While Nazis were invading the Greek island of Chios during World War II, my grandma, her sister and their uncle got in a rowboat and rowed to safety on the nearby Turkish shores.
My grandmother was taken in as a refugee in Turkey and Gaza before being moved to work in Cyprus.
Eventually, she moved to the United States, married my grandfather, and had a son and a daughter who had sons and daughters -- one of whom was me.
Over the last year, refugees from Syria, Iraq, Afghanistan and other countries have made that exact opposite escape route, traveling on a boat from Turkey to Chios.

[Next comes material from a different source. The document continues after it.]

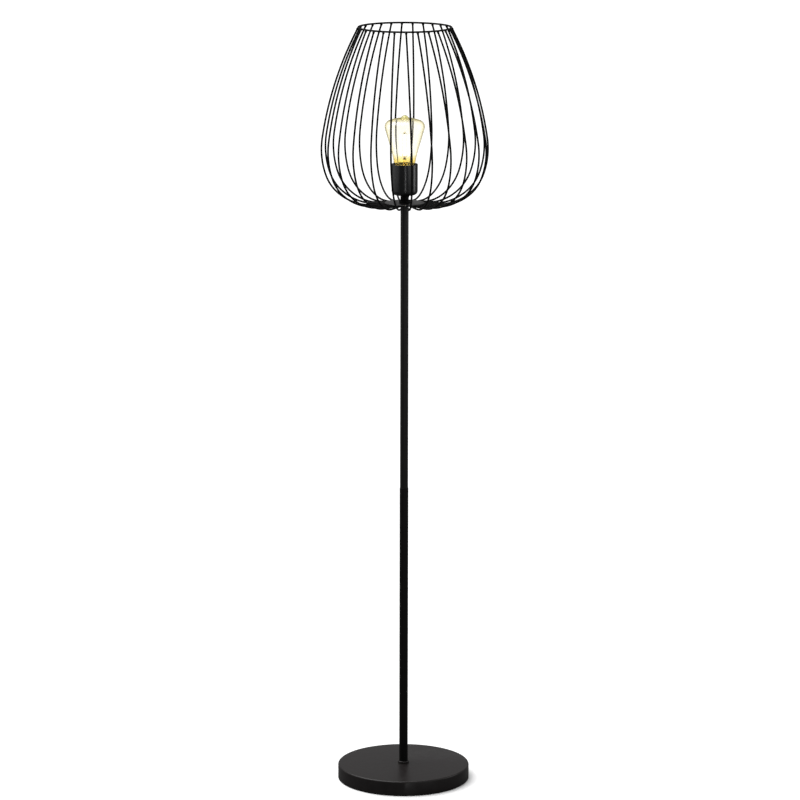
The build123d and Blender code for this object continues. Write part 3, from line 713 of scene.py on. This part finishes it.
# ======== lampholder ========
def build_holder():
    """The drawn cup with its rounded foot and rolled rim, and the insulating sleeve inside it."""
    low, high = node_heights("holder_cup")
    outer, wall, bore = node_radius("holder_cup"), CUP_WALL, CLEARANCE_BORE_R
    cup = rounded(
        [
            (bore, low, BROKEN_EDGE),
            (outer, low, CUP_EDGE_R),
            (outer, high, CUP_RIM_EDGE),
            (outer - wall, high, CUP_RIM_EDGE),
            (outer - wall, low + wall, CUP_EDGE_R - wall),
            (bore, low + wall, BROKEN_EDGE),
        ],
        steps=10,
    )
    stands_for(lathe("cup_shell", cup), "holder_cup")
    smooth_copy("insulating_sleeve", "holder_sleeve")


# ======== bulb ========
cap_foot_z, cap_top_z = node_heights("bulb_cap")
glass_low_z, glass_tip_z = node_heights("bulb_glass")
BULB_R = node_radius("bulb_glass")
CAP_THREAD_R = node_radius("bulb_cap")


def glass_outline(inset):
    """The bulb's outline from the neck's lower end to the crown, moved inwards by inset.

    The neck is straight, flares out and back in two arcs, widens through the long waist arc to the
    straight side, and turns over the shoulder into the shallow dome. The side is as long as the widening
    that the arcs leave to it, over the sine of its slope.
    """
    reach = BULB_R - SHOULDER_R * (1 - cos(radians(SIDE_SLOPE))) - BULB_NECK_R
    reach -= FLARE_IN_R * (1 - cos(radians(FLARE_SLOPE)))
    reach -= FLARE_OUT_R * (cos(radians(WAIST_SLOPE)) - cos(radians(FLARE_SLOPE)))
    reach -= WAIST_R * (cos(radians(WAIST_SLOPE)) - cos(radians(SIDE_SLOPE)))
    dome_r = (BULB_R - SHOULDER_R * (1 - sin(radians(DOME_SLOPE)))) / sin(radians(DOME_SLOPE))
    legs = [
        (cap_top_z + CAP_BELOW_NECK - glass_low_z, 0),
        (FLARE_IN_R + inset, -FLARE_SLOPE),
        (FLARE_OUT_R - inset, FLARE_SLOPE - WAIST_SLOPE),
        (WAIST_R + inset, WAIST_SLOPE - SIDE_SLOPE),
        (reach / sin(radians(SIDE_SLOPE)), 0),
        (SHOULDER_R - inset, SIDE_SLOPE + 90 - DOME_SLOPE),
        (dome_r - inset, DOME_SLOPE),
    ]
    return trail((BULB_NECK_R - inset, glass_low_z), 90, legs, GLASS_STEP)


def sealed_tip(outline):
    """The outline with the small nub left by sealing the glass: a ball that blends into the dome.

    The height is the smooth maximum of both, blend log(exp(dome / blend) + exp(ball / blend)); the ball's
    height is its centre's plus the root of TIP_R squared less r squared.
    """
    crown = outline.real < CROWN_R
    r = np.linspace(outline.real[crown][0], 0, TIP_RINGS)
    dome = np.interp(r, outline.real[crown][::-1], outline.imag[crown][::-1])
    ball = glass_tip_z - TIP_R + np.sqrt(TIP_R**2 - r**2)
    height = TIP_BLEND * np.logaddexp(dome / TIP_BLEND, ball / TIP_BLEND)
    return np.concatenate([outline[~crown], r + 1j * height])


def threaded(outline):
    """A turned outline whose threaded stretch waves in and out.

    The radius grows by depth (1 + cos) / 2 of z / pitch plus the azimuth's share of a turn, faded out over
    half a pitch at both ends of the stretch.
    """
    azimuth = np.arange(BULB_TURNS) * 2 * pi / BULB_TURNS
    r, z = outline.real[:, None], outline.imag[:, None]
    low, high = cap_foot_z + CAP_CONE_HEIGHT, cap_top_z - CAP_RUNOUT
    fade = np.clip((z - low) / CAP_PITCH * 2, 0, 1) * np.clip((high - z) / CAP_PITCH * 2, 0, 1)
    wave = (1 + np.cos(2 * pi * ((z - low) / CAP_PITCH) + azimuth)) / 2
    return about_axis(r + THREAD_DEPTH * fade * wave, z, azimuth)


def build_bulb():
    """The glass, the threaded brass cap with its insulator and contact, and what stands inside the glass."""
    outer = sealed_tip(glass_outline(0))
    inner = glass_outline(GLASS_WALL)
    envelope = np.concatenate([outer, inner[::-1]])
    stands_for(lathe("bulb_envelope", envelope, turns=BULB_TURNS), "bulb_glass")

    barrel = CAP_THREAD_R - THREAD_DEPTH
    foot = [CAP_FOOT_R + 1j * cap_foot_z]
    rows = np.arange(cap_foot_z + CAP_CONE_HEIGHT, cap_top_z, THREAD_STEP)
    outside = np.concatenate([foot, barrel + 1j * rows, [barrel + 1j * cap_top_z]])
    inside = np.concatenate([outside[:0:-1] - CAP_SHEET, [CAP_FOOT_R - CAP_SHEET + 1j * cap_foot_z]])
    stands_for(grid_piece("bulb_screw_cap", threaded(np.concatenate([outside, inside]))), "bulb_cap")
    smooth_copy("cap_insulator", "bulb_insulator", 50)
    smooth_copy("cap_contact", "bulb_contact", 60)
    build_mount()


def build_mount():
    """What stands inside the glass: the flared stem with its rod, four filament sticks and their wires.

    A lead runs from the rod to a stick's end. With t from 0 to 1 it lies rod radius + (circle radius - rod
    radius) t from the axis, and goes evenly from the one height to the other, plus bow sin(pi t).
    """
    stem_top = node_heights("bulb_stem")[1]
    smooth_copy("bulb_mount", "bulb_stem", 60)
    stick_low, stick_high = node_heights("bulb_filament")
    rows = np.linspace(stick_low, stick_high, STICK_RINGS)
    part_way = np.linspace(0, 1, LEAD_RINGS)[:, None]
    sticks, leads = [], []
    for index in range(FILAMENT_COUNT):
        outwards, _ = directions(radians(index * 360 / FILAMENT_COUNT))
        path = FILAMENT_CIRCLE_R * outwards + rows[:, None] * UP
        sticks.append(bent_wire("stick", path, FILAMENT_R, outwards, sides=14))
        for end, rod_z, bow in (
            (stick_high, stem_top - LEAD_TOP_DROP, LEAD_TOP_BOW),
            (stick_low, stick_low - LEAD_FOOT_DROP, LEAD_FOOT_BOW),
        ):
            path = outwards * (ROD_R + (FILAMENT_CIRCLE_R - ROD_R) * part_way)
            path = path + UP * (rod_z + (end - rod_z) * part_way + np.sin(part_way * pi) * bow)
            leads.append(bent_wire("lead", path, LEAD_R, np.cross(outwards, UP), sides=8))
    stands_for(joined("filament_sticks", sticks), "bulb_filament")
    belongs_with(joined("filament_leads", leads), "bulb_filament", coat=nickel)


# ======== studio, in metres and degrees ========
CAMERA_Y, CAMERA_Z, TILT, ROLL = -6.143, 1.904, 11.55, 0.12
# the focal length, the column that the camera looks along and the picture's width, all in pixels
FOCAL_PIXELS, AXIS_PIXEL, IMAGE = 3793, 404.2, 800
FLOOR_HALF = 60.0
LIT_PLACE = (0, 0, 1.0)  # what the softboxes face
# name, place, width, height, watts
SOFTBOXES = (
    ("front_strip", (0.4, -3.4, 0.55), 0.25, 0.9, 6),
    ("front_fill", (2.1, -2.1, 1.3), 1.6, 1.6, 8),
    ("right_softbox", (2.0, 0.2, 1.3), 0.7, 1.6, 9),
    ("left_softbox", (-2.2, -0.1, 1.3), 3.4, 1.6, 10),
)


def seen_directly(tree):
    """1 for what the camera sees straight or through glass, 0 for what lights or is mirrored."""
    path = add(tree, "ShaderNodeLightPath").outputs
    sides = {0: path["Is Camera Ray"], 1: path["Is Transmission Ray"]}
    return add(tree, "ShaderNodeMath", sides, operation="MAXIMUM").outputs[0]


def by_sight(tree, unseen, seen):
    """One shader for what lights or is mirrored, and another for what the camera sees."""
    links = {0: seen_directly(tree), 1: unseen.outputs[0], 2: seen.outputs[0]}
    return add(tree, "ShaderNodeMixShader", links)


def place_camera():
    """The camera: in front of the lamp, tilted down and rolled a little."""
    data = bpy.data.cameras.new("camera")
    data.sensor_width = 36.0
    data.lens = FOCAL_PIXELS / IMAGE * data.sensor_width
    data.shift_x = -(AXIS_PIXEL - IMAGE / 2) / IMAGE
    data.clip_end = 200
    camera = bpy.data.objects.new("camera", data)
    bpy.context.scene.collection.objects.link(camera)
    turn = Matrix.Rotation(radians(90 - TILT), 4, "X") @ Matrix.Rotation(radians(ROLL), 4, "Z")
    camera.matrix_world = Matrix.Translation((0, CAMERA_Y, CAMERA_Z)) @ turn
    bpy.context.scene.camera = camera


def lay_floor():
    """A painted floor, pale to the eye.

    Where it lights or is mirrored it is dull, which keeps its bounce off the lamp's dark sides.
    """
    mesh = bpy.data.meshes.new("floor")
    corners = [(x * FLOOR_HALF, y * FLOOR_HALF, 0) for x, y in ((-1, -1), (1, -1), (1, 1), (-1, 1))]
    mesh.from_pydata(corners, [], [(0, 1, 2, 3)])
    floor = bpy.data.objects.new("floor", mesh)
    bpy.context.scene.collection.objects.link(floor)
    made, tree, _ = material("pale_floor_paint")
    pale = add(tree, "ShaderNodeBsdfDiffuse", color=linear("#f6f6f6"))
    dull = add(tree, "ShaderNodeBsdfDiffuse", color=linear("#5a5a5a"))
    out(tree, by_sight(tree, dull, pale))
    mesh.materials.append(made)


def light_world():
    """An even white room: white where it is seen, and dim as a light."""
    world = bpy.data.worlds.new("studio")
    bpy.context.scene.world = world
    world.use_nodes = True
    tree = world.node_tree
    tree.nodes.clear()
    sky = add(tree, "ShaderNodeBackground", color=(1, 1, 1, 1), strength=0.27)
    backdrop = add(tree, "ShaderNodeBackground", color=(1, 1, 1, 1), strength=1.0)
    add(tree, "ShaderNodeOutputWorld", {"surface": by_sight(tree, sky, backdrop).outputs[0]})


def soft_sun(name, tilt, strength, spread_angle):
    """A broad even light from above: tilt is its lean to the side and to the front, in degrees."""
    data = bpy.data.lights.new(name, "SUN")
    data.energy = strength
    data.angle = radians(spread_angle)
    light = bpy.data.objects.new(name, data)
    light.rotation_euler = (radians(tilt[1]), radians(tilt[0]), 0)
    bpy.context.scene.collection.objects.link(light)


def softbox(name, place, width, height, watts):
    """A rectangular soft light at a place, facing the lamp."""
    data = bpy.data.lights.new(name, "AREA")
    data.shape = "RECTANGLE"
    data.size = width
    data.size_y = height
    data.energy = watts
    light = bpy.data.objects.new(name, data)
    light.location = place
    light.rotation_euler = (Vector(LIT_PLACE) - Vector(place)).to_track_quat("-Z", "Y").to_euler()
    bpy.context.scene.collection.objects.link(light)


def build_studio():
    """A pale floor, soft lights and the camera."""
    place_camera()
    lay_floor()
    light_world()
    soft_sun("overhead", (-20, -8), 3.45, 60)
    for box in SOFTBOXES:
        softbox(*box)
    bpy.context.scene.view_settings.view_transform = "Standard"


build_base()
build_pole()
build_cage()
build_holder()
build_bulb()
build_studio()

They’re seeking the same thing my grandmother was: safety and the opportunity for a productive life.
In many ways, my grandmother was lucky she was able to escape and find refuge, as many other refugees in Europe were barred from safety.
Although I consider my grandma’s story extraordinary, it’s not that different from many of my friends’ family stories.

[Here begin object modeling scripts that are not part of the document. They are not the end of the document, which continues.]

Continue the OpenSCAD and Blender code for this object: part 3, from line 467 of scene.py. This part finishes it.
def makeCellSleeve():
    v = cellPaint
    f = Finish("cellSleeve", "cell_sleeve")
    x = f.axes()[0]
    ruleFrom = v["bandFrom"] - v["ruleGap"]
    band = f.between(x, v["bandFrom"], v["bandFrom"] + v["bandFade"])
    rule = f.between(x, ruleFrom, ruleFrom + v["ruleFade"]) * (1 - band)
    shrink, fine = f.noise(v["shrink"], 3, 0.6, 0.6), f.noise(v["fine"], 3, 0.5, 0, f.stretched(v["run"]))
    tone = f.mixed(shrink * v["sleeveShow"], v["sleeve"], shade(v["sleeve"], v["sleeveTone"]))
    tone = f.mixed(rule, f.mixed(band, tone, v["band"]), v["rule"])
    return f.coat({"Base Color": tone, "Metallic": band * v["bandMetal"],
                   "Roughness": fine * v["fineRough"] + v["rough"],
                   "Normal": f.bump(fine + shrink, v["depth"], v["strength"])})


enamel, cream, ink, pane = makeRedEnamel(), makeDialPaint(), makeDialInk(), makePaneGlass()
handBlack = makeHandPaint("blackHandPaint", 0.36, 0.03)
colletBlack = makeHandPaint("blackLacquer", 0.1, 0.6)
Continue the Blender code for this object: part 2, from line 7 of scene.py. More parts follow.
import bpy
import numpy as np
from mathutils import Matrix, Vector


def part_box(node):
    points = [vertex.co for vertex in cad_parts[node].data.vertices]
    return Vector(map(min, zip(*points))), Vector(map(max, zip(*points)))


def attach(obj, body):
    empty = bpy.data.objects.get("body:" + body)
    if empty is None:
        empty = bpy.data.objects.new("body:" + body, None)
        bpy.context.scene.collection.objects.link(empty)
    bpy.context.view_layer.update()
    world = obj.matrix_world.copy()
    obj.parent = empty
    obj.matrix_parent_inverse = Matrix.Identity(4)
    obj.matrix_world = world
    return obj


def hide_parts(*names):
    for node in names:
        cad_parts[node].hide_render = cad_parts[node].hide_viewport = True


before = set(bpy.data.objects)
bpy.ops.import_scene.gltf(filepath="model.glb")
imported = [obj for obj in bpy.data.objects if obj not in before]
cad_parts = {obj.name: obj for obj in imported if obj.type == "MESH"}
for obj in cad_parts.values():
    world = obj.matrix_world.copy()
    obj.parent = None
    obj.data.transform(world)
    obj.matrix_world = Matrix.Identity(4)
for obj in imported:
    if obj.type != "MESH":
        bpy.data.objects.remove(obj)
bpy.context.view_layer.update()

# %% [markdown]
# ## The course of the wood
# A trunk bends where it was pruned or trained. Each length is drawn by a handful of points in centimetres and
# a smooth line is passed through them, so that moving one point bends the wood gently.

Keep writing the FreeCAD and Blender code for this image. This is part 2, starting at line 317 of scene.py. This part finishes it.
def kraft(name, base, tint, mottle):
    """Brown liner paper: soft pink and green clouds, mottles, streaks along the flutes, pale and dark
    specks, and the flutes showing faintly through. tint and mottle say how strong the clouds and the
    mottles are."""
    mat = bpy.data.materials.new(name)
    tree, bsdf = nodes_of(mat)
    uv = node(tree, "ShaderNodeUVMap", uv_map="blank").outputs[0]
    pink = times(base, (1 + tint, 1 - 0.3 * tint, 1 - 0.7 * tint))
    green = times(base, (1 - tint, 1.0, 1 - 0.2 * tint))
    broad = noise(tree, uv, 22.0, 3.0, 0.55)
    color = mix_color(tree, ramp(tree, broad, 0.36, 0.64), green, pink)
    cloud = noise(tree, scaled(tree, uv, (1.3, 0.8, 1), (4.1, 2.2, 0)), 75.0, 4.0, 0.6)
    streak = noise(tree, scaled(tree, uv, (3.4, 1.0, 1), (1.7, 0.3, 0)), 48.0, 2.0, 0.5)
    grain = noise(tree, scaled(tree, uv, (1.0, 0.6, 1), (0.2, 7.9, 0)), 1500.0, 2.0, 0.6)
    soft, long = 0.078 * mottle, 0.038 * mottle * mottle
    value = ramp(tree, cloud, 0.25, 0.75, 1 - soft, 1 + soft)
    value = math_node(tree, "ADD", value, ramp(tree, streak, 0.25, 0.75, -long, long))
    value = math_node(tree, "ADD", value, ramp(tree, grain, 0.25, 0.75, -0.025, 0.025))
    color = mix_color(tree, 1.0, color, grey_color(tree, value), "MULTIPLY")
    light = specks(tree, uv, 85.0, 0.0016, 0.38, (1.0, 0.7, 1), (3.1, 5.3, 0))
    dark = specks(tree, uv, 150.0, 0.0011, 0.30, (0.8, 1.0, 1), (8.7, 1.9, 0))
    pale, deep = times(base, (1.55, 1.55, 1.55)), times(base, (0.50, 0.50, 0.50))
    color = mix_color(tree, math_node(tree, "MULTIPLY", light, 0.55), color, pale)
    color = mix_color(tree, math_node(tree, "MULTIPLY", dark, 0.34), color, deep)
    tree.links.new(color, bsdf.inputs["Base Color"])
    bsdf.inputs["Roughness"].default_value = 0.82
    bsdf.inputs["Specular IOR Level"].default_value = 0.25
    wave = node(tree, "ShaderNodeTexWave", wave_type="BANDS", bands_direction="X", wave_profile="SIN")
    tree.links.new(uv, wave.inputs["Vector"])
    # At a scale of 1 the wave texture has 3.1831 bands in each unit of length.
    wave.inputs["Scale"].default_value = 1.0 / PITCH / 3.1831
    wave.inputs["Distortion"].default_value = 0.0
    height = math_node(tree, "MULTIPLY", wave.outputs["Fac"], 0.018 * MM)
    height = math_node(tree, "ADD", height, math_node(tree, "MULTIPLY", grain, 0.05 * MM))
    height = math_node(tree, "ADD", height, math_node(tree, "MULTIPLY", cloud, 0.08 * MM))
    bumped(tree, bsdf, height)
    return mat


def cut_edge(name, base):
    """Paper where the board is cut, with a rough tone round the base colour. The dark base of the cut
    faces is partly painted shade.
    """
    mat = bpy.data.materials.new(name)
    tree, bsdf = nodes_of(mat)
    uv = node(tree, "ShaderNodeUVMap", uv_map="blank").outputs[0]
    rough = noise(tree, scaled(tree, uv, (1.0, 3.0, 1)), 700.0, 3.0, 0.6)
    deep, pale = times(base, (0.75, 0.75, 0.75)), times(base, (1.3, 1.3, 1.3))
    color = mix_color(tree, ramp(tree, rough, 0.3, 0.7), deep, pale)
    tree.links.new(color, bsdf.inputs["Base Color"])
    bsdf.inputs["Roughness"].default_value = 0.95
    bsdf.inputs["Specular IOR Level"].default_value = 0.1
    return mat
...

At one point or another in history, every one of us had a relative who was a refugee. Even if they weren’t literally marked as one, there was someone who had to move or change lifestyles to avoid violence and persecution.
Former Secretary of State Madeleine Albright, herself a refugee, wrote yesterday:
I will always feel an immense gratitude to this country, one shared by the millions of other refugees who have come to our shores in the years since — including Eastern European Jews, Hungarians, Vietnamese, Somalis, Cubans and Bosnian Muslims.
These stories make up the fabric of the United States -- keep that in mind with Thanksgiving pilgrims -- and, really, most of humanity.
This is part of the reason why I’ve been getting so mad about people saying they don’t want to welcome refugees due to fear of a Paris-like attack.
To be clear, it’s not like the United States is just letting anyone in who says they’re a refugee. The country has a strict screening process before a Syrian refugee is let in that takes an average of 18 to 24 months.
The refugees, including children, are escaping turbulent violence in their homes, from bombings to individual attacks and personal threats.
All they want is a better future for themselves and their children -- just like my grandma did, and just like pretty much everyone’s ancestors did when faced with severe adversity.
Chios remained under Nazi occupation for years while the country suffered from a devastating famine. Immediately after WWII, Greece launched a civil war.
I don’t know what would have happened had my grandma not taken the risk to row to Turkey and hold onto whatever safety she could find.
But what I do know is I’m here right now because of refugees who got on a boat to escape violence in their countries for the possibility of safety in another one.
I’m here because my refugee grandmother was taken into international care rather than turned away and sent back.